Mengapa hal ini terjadi? Apakah Karena masyarakat yang dulunya menjadikan toko buku sebagai tempat mencari informasi pengetahuan kini dapat digantikan internet? Masyarakat tidak perlu panas-panasan menuju ke toko buku dan dapat digantikan sambil tiduran dengan pencet-pencet tombol hp dan buku dikirim ke rumah, ataupun dapat langsung dibaca sebagai digital book.
Saya sangat ingat betul, waktu SD dan SMP, ketika ingin mendapatkan informasi pengetahuan, saya memakai sepeda menuju ke toko buku terbesar saat itu di Yogyakarta, di sebelah Tugu Yogya. Toko buku itu bernama Gunung Agung. Saat itu masuk ke toko buku sangat keren. Bisa menyelinap di antara ratusan buku yang dijejer di rak-rak buku merupakan kepuasan tersendiri.
Ya, itu adalah pengalaman puluhan tahun yang lalu. Kemudian mulai tahun 2010, toko buku banyak yang merasakan sepi pengunjung. Apalagi hadirnya generasi Y dan Z yang ketika lahir sudah berada di era internet.
Bagaimana nanti apabila generasi X habis? Mereka yang masih mengatakan bahwa memegang buku cetak merupakan kepuasan tersendiri? Ya, bagi sayapun apabila membaca buku masih nyaman dan puas dengan buku cetak. Mungkin generasi saya dan di atas saya mengatakan demikian, yiatu masih perlu buku cetak. Namun bagaimana dengan generasi Y dan Z di mana mereka memilih membaca di wattpad, play book dan kindle?
Bagi industri buku, hal ini tidak dapat diabaikan. Setidaknya kita menyadari bahwa jaman berubah. Teknologi berubah dan generasi baru tumbuh menyesuaikan jaman. Walaupun bagi saya sebagai penulis buku yakin bahwa untuk 15 tahun ke depan, industri buku cetak masih mendapat tempat di masyarakat. Namun sebagai penulis tentu saja juga harus mengikuti perkembangan era teknologi yang ada.
Eropa, Amerika dan Australia yang merupakan tempat yang sudah lebih maju dari Indonesia saat ini, masih mempunyai toko-toko buku cetak yang selalu mempunyai pelanggan di sana. Bedanya dibalik, yaitu peluncuran buku pertama lewat digital dan baru kemudian dicetak. Kalau di Indonesia adalah peluncuran buku dicetak dan baru masuk ke dunia digital.

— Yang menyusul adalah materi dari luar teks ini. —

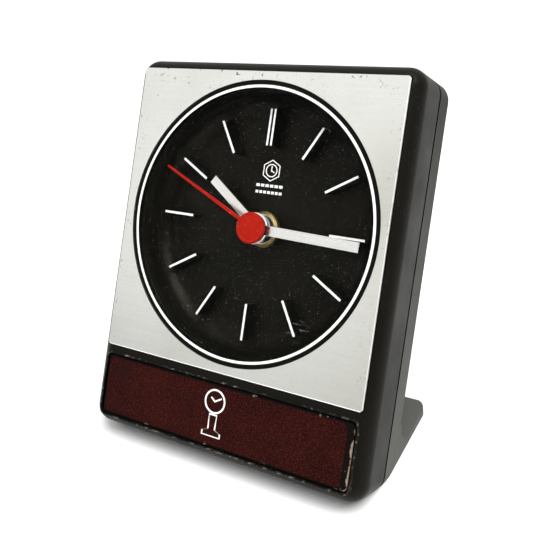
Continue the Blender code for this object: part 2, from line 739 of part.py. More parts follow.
def make_wheels():
    brass = (BRASS, 0.35, 1)
    steel = (STEEL, 0.3, 1)
    nylon = (NYLON, 0.5, 0)
    near_pivot, far_pivot = PIVOT_ENDS

    arbor(
        "centre_wheel", brass, CENTRE,
        [(CANNON_TEETH, MOTION_MODULE, 0, *MOTION_LAYER),
         (CENTRE_TEETH, CENTRE_MODULE, 0, *CENTRE_LAYER)],
        rod(1.2, 5.2, 18.6), (0.65, 5, 19), 16,
    )
    pipe = [(0, 7.4), (2.0, 7.4), (2.0, 15.7), (2.6, 15.7), (2.6, 16.7), (0, 16.7)]
    arbor(
        "hour_wheel", nylon, CENTRE,
        [(HOUR_TEETH, HOUR_MODULE, HOUR_PHASE, *HOUR_LAYER)], pipe, (1.35, 7, 17), 16,
    )
    arbor(
        "minute_work_wheel", nylon, MINUTE_WORK,
        [(MINUTE_PINION_TEETH, HOUR_MODULE, 0, 15.8, MOTION_LAYER[0] + 0.1),
         (MINUTE_WORK_TEETH, MOTION_MODULE, MINUTE_WORK_PHASE, *MOTION_LAYER)],
        rod(0.85, 15.75, MOTION_LAYER[1] + 0.05), (0.6, 15, 18), 16,
    )
    arbor(
        "third_wheel", brass, THIRD,
        [(THIRD_PINION_TEETH, CENTRE_MODULE, THIRD_PINION_PHASE, 17.7, 19.0),
         (THIRD_TEETH, THIRD_MODULE, 0, *THIRD_LAYER)],
        rod(0.42, near_pivot, far_pivot), segments=12,
    )
    seconds_shaft = [(0, 4.75), (0.52, 4.75), (0.52, 22.0), (0.42, 22.0), (0.42, far_pivot)]
    arbor(
        "seconds_wheel", brass, CENTRE,
        [(SECONDS_PINION_TEETH, THIRD_MODULE, SECONDS_PINION_PHASE, 18.8, 20.0),
         (SECONDS_TEETH, SECONDS_MODULE, 0, *SECONDS_LAYER)],
        seconds_shaft + [(0, far_pivot)], segments=16,
    )
    arbor(
        "intermediate_wheel", nylon, INTERMEDIATE,
        [(INTERMEDIATE_PINION_TEETH, SECONDS_MODULE, INTERMEDIATE_PINION_PHASE, 19.7, 21.0),
         (INTERMEDIATE_TEETH, ROTOR_MODULE, 0, *INTERMEDIATE_LAYER)],
        rod(0.8, 19.7, 21.8), (0.5, 19, 22.5), 12,
    )
    arbor(
        "rotor", steel, ROTOR,
        [(ROTOR_PINION_TEETH, ROTOR_MODULE, ROTOR_PINION_PHASE, 20.6, 21.7)],
        [(0, near_pivot), (0.42, near_pivot), (0.42, 17.8), (2.8, 17.8), (2.8, 20.4),
         (0.42, 20.4), (0.42, far_pivot), (0, far_pivot)],
    )
    setting_shaft = [(0, near_pivot), (0.67, near_pivot), (0.67, 15.9), (1.1, 15.9)]
    arbor(
        "setting_arbor", steel, SETTING,
        [(SETTING_TEETH, MOTION_MODULE, SETTING_PHASE, 16.8, 17.6)],
        setting_shaft + [(1.1, 27.4), (0, 27.4)], segments=16,
    )
    x, z = on_case(SETTING)
    grip = []
    for rib in range(18):
        for share, radius in ((0, 5.5), (0.5, 5.5), (0.5, 5.15), (1, 5.15)):
            angle = math.tau * (rib + share) / 18
            grip.append((radius * math.cos(angle), radius * math.sin(angle)))
    knob = finish(prism(grip, 25.2, 29.2), "setting_knob", (DARK, 0.5, 0), at=(x, 0, z))
    cut(knob, finish(turned(rod(1.2, 24, 27.7), segments=16), "knob_bore", None, at=(x, 0, z)))


def make_motor():
    steel = (STEEL, 0.35, 1)
    stator_outline = [
        (8, 3), (8, 12), (11, 17.6), (23.6, 17.6), (23.6, 14.9), (17.8, 14.9),
        (17.8, -5.9), (23.6, -5.9), (23.6, -8.6), (13.5, -8.6), (11, -2),
    ]
    stator = finish(
        prism([on_case(point) for point in stator_outline], *STATOR_LAYER), "stator", steel
    )
    cut(stator, finish(turned(rod(3.3, 18, 20), on_case(ROTOR), 32), "stator_hole", None))
    x, z = on_case((COIL_X, 0))
    core = finish(
        box((x - 1.1, CORE_LAYER[0], z - 8.4), (x + 1.1, CORE_LAYER[1], z + 17.4)),
        "coil_core", steel,
    )
    places = [on_case((COIL_X, height)) for height in COIL_SCREWS]
    cut(stator, finish(rods(places, 0.75, 18, 20, 12), "stator_screw_holes", None))
    cut(core, finish(rods(places, 0.75, 17, 19, 12), "core_screw_holes", None))

    spool = [(1.3, -5.0), (2.35, -5.0), (2.35, -4.4), (1.5, -4.4), (1.5, 13.4)]
    spool += [(2.35, 13.4), (2.35, 14.0), (1.3, 14.0)]
    upright = [(r, -height) for r, height in spool]
    at = (x, COIL_DEPTH, z)
    finish(turned(upright, segments=24), "coil_bobbin", (NYLON, 0.5, 0), at, STANDING_UP)
    finish(
        turned(tube(1.65, 2.25, -13.2, 4.2), segments=24), "coil_winding",
        ((0.55, 0.2, 0.07), 0.35, 1), at, STANDING_UP,
    )
    screw = [(0, 14.9), (0.5, 14.9), (0.5, 19.8), (1.2, 19.8), (1.2, 20.4), (0, 20.4)]
    for name, place in zip(("coil_screw_top", "coil_screw_bottom"), places):
        finish(turned(screw, place, 12), name, steel)


STANDING_UP = (math.radians(-90), 0, 0)


def make_electronics():
    x, z = HAND_AXIS
    board = box((x - 25, BOARD_LAYER[0], z - 27.8), (x - 4, BOARD_LAYER[1], z - 15.5))
    finish(board, "circuit_board", ((0.05, 0.16, 0.06), 0.5, 0))
    can = turned([(0, 0), (1.3, 0), (1.5, 0.3), (1.5, 6.7), (0, 6.7)], segments=16)
    finish(can, "quartz_crystal", (STEEL, 0.25, 1), (x - 21, 18.8, z - 23.5), ALONG_X)
    chip = box((x - 14, 18.9, z - 20.5), (x - 8, 20.3, z - 16.5))
    finish(chip, "timing_chip", (BLACK, 0.4, 0))
    trimmer = [(0, 18.4), (0.9, 18.4), (0.9, 18.8), (2.0, 18.8), (2.0, 20.3), (0, 20.3)]
    finish(turned(trimmer, (x - 18.2, z - 18.2), 16), "trimmer", (NYLON, 0.4, 0))


def strip_along(points, thickness):
    """The outline of a sheet-metal strip bent along an (x, z) path of straight runs."""
    sides = ([], [])
    for i, (x, z) in enumerate(points):
        before = Vector(points[i]) - Vector(points[i - 1]) if i else None
        after = Vector(points[i + 1]) - Vector(points[i]) if i + 1 < len(points) else None
        runs = [run.normalized() for run in (before, after) if run]
        normals = [Vector((-run.y, run.x)) for run in runs]
        mitre = sum(normals, Vector((0, 0))).normalized()
        reach = thickness / 2 / mitre.dot(normals[0])
        for side, sign in zip(sides, (1, -1)):
            side.append((x + sign * mitre.x * reach, z + sign * mitre.y * reach))
    return sides[0] + sides[1][::-1]


def make_battery():
    y, z = CELL_AXIS
    length = CELL_HALF_LENGTH
    cell = [
        (0, -length), (6.2, -length), (CELL_RADIUS, 0.5 - length), (CELL_RADIUS, length - 1.9),
        (6.4, length - 1.2), (2.7, length - 1.2), (2.7, length), (0, length),
    ]
    finish(
        turned(cell, segments=40), "battery_cell", ((0.35, 0.28, 0.12), 0.35, 0.6),
        (0, y, z), ALONG_X,
    )

    tray = finish(box((-29.5, 9.0, -54.6), (29.5, 23.6, -46.0)), "battery_tray", (DARK, 0.5, 0))
    walls = bmesh.new()
    for side in (-1, 1):
        low, high = sorted((side * 27.9, side * 29.2))
        add_box(walls, (low, 11.0, -49.0), (high, 22.0, -40.0))
        low, high = sorted((side * 29.0, side * 37.0))
        add_box(walls, (low, 19.0, -59.5), (high, 20.6, -50.0))
    join(tray, finish(walls, "tray_walls", None))
    bay = turned(rod(7.4, -27.6, 27.6), segments=40)
    cut(tray, finish(bay, "battery_bay", None, (0, y, z), ALONG_X))
    cut(tray, finish(rods(TRAY_SCREWS, 1.1, 18, 22, 12), "tray_screw_holes", None))

    gilt = ((0.7, 0.62, 0.4), 0.3, 1)
    minus = [
        (-26.3, -48), (-25.6, -45.5), (-26.3, -43), (-27.2, -40.5), (-27.2, -34.6),
        (-19.9, -34.6), (-19.9, -28.4),
    ]
    plus = [
        (26.3, -49), (25.6, -45.5), (26.3, -42), (27.2, -40.5), (27.2, -35.6),
        (-8.9, -35.6), (-8.9, -28.4),
    ]
    finish(prism(strip_along(minus, 0.4), 17.6, 20.0), "contact_minus", gilt)
    finish(prism(strip_along(plus, 0.4), 17.6, 20.0), "contact_plus", gilt)

    hinge_y, hinge_z = DOOR_HINGE
    door = finish(
        box(
            (-DOOR_HALF_WIDTH, 24.9 - hinge_y, DOOR_BOTTOM - hinge_z),
            (DOOR_HALF_WIDTH, CASE_DEPTH - hinge_y, DOOR_TOP - 0.2 - hinge_z),
        ),
        "battery_door", (DARK, 0.5, 0), at=(0, hinge_y, hinge_z),
    )
    pin = DOOR_HALF_WIDTH + 1.0
    stubs = turned(rod(0.5, -pin, pin), segments=12)
    join(door, finish(stubs, "door_pins", None, at=(0, hinge_y, hinge_z), turn=ALONG_X))


def make_fasteners():
    steel = (STEEL, 0.3, 1)
    names = ("top_left", "top_right", "bottom_left", "bottom_right")
    screw = [(0, 9.0), (1.0, 9.0), (1.0, 20.7), (2.3, 20.7), (2.3, 22.2), (0, 22.2)]
    for name, place in zip(names, CASE_SCREWS):
        add_screw(f"case_screw_{name}", screw, place, steel, 22.2)
    screw = [(0, 12.0), (0.9, 12.0), (0.9, 20.9), (2.0, 20.9), (2.0, 22.0), (0, 22.0)]
    for name, place in zip(("left", "right"), TRAY_SCREWS):
        add_screw(f"tray_screw_{name}", screw, place, steel, 22.0)
    screw = [(0, 18.0), (0.65, 18.0), (0.65, 23.2), (1.6, 23.2), (1.6, 23.8), (0, 23.8)]
    for name, place in zip(("left", "right"), MOVEMENT_SCREWS):
        add_screw(f"movement_screw_{name}", screw, on_case(place), steel, 23.8)

    pad = [(0, -0.5), (4.2, -0.5), (4.2, 0), (3.9, PAD_PROUD), (0, PAD_PROUD)]
    pad_names = ("front_left", "front_right", "rear_left", "rear_right")
    for name, place in zip(pad_names, PADS):
        finish(turned(pad, place, 28), f"foot_pad_{name}", (BLACK, 0.9, 0), *standing())


def add_screw(name, profile, place, look, head_face):
    """A screw with a straight driver slot across its head."""
    x, z = place
    screw = finish(turned(profile, place, 14), name, look)
    slot = box((x - 3, head_face - 0.4, z - 0.3), (x + 3, head_face + 1, z + 0.3))
    cut(screw, finish(slot, f"{name}_slot", None))


def main():
    clear_scene()
    make_case_frame()
    make_front_shell()
    make_rear_cover()
    make_face()
    make_dial()
    make_hands()
    make_movement_housing()
    make_wheels()
    make_motor()
    make_electronics()
    make_battery()
    make_fasteners()


main()
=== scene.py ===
import math

import bmesh
import bpy
from mathutils import Matrix, Vector, noise


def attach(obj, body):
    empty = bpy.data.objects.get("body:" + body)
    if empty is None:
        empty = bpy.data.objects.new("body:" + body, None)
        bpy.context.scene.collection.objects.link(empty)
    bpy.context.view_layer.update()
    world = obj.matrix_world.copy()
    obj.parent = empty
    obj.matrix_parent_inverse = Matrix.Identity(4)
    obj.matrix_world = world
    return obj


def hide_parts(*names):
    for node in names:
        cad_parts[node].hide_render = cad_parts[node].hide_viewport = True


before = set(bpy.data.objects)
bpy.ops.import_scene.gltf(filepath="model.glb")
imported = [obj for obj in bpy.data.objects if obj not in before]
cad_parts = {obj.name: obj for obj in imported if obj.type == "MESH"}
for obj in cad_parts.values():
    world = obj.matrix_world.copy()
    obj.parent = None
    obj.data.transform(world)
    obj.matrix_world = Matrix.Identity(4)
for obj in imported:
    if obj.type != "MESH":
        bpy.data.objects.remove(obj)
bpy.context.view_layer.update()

# sizes in millimetres, places on the face as (x, z), all in the case's own frame
MM = 0.001
LEAN = math.radians(30)
CASE_HALF_WIDTH = 51.5
CASE_TOP = 51.5
CASE_BOTTOM = -75.5
CASE_CORNER = 6.0
CASE_DEPTH = 26.3
FRONT_ROUND = 5.8
REAR_ROUND = 1.5
WALL = 2.0
FRONT_WALL = 3.0
SEAM = 16.8
SEAM_GROOVE = 0.7
POST_RADIUS = 3.2
GAP = 0.3
UNDERSIDE_AT_FACE = -82.9
FOOT_END = 59.0
FOOT_THICK = 2.5
FOOT_CORNER = 5.0
FOOT_SWEEP = 5.8
FOOT_EDGE = 0.9
DIAL_CENTRE = (0.4, 0.0)
HAND_AXIS = (0.4, -1.2)
HOUR_ANGLE = math.radians(305.9)
MINUTE_ANGLE = math.radians(91.5)
SECOND_ANGLE = math.radians(294.5)
HOUR_HUB, HOUR_WIDTH = 4.8, 3.0
MINUTE_HUB, MINUTE_WIDTH = 5.1, 3.2
SETTING = (0.4, -13.2)
STRIP_TOP = -51.6
STRIP_BOTTOM = -71.4
STRIP_HALF_WIDTH = 46.6
PAD_CORNER = 1.3
DOOR_HALF_WIDTH = 27.2
DOOR_TOP = -37.0
DOOR_BOTTOM = -51.3
DOOR_HINGE = (25.6, -37.9)
CASE_SCREWS = ((-44, 44), (44, 44), (-44, -46), (44, -46))
TRAY_SCREWS = ((-34, -57), (34, -57))
PADS = ((-42, 26.5), (42, 26.5), (-42, 52.5), (42, 52.5))
PLATE_HALF = 48.0
PLATE_OPENING = 45.24
LENS_RADIUS = 44.9
RING_INNER, RING_OUTER = 42.96, 43.8
BOWL_FLOOR = 12.5
BOWL_HOLE = 4.2
FIN_INNER, FIN_OUTER = 25.8, 37.7
FIN_FRONT = 7.62
FIN_WIDTH = 0.8
TWIN_FIN_WIDTH, TWIN_FIN_OFFSET = 0.7, 0.72
EMBLEM = (-0.1, 18.2)
EMBLEM_DEPTH = (12.38, 12.46)
SIGN = (-1.2, -57.0)
SIGN_DEPTH = (-0.24, -0.12)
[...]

Kalau dunia digital memang tidak dapat diingkari dan tidak dapat dihindari, maka mengapa sebagai industry buku dan penulis tidak masuk di dalamnya? Setidaknya untuk mempersiapkan era 15 tahun ke depan.
Kertas dengan bahan baku kulit pohon sangat mungkin akan menjadi langka dan bahkan pohon dilindungi untuk diproduksi. Dengan demikian buku nantinya akan menjadi barang yang sangat mahal. Lalu kalau orang ke toko buku, mereka adalah ke museum buku yang menyimpan pengetahuan yang pernah dituliskan di kertas. Hal ini sama ketika saat ini kita masuk ke museum dan membaca tulisan di atas papirus atau lontar.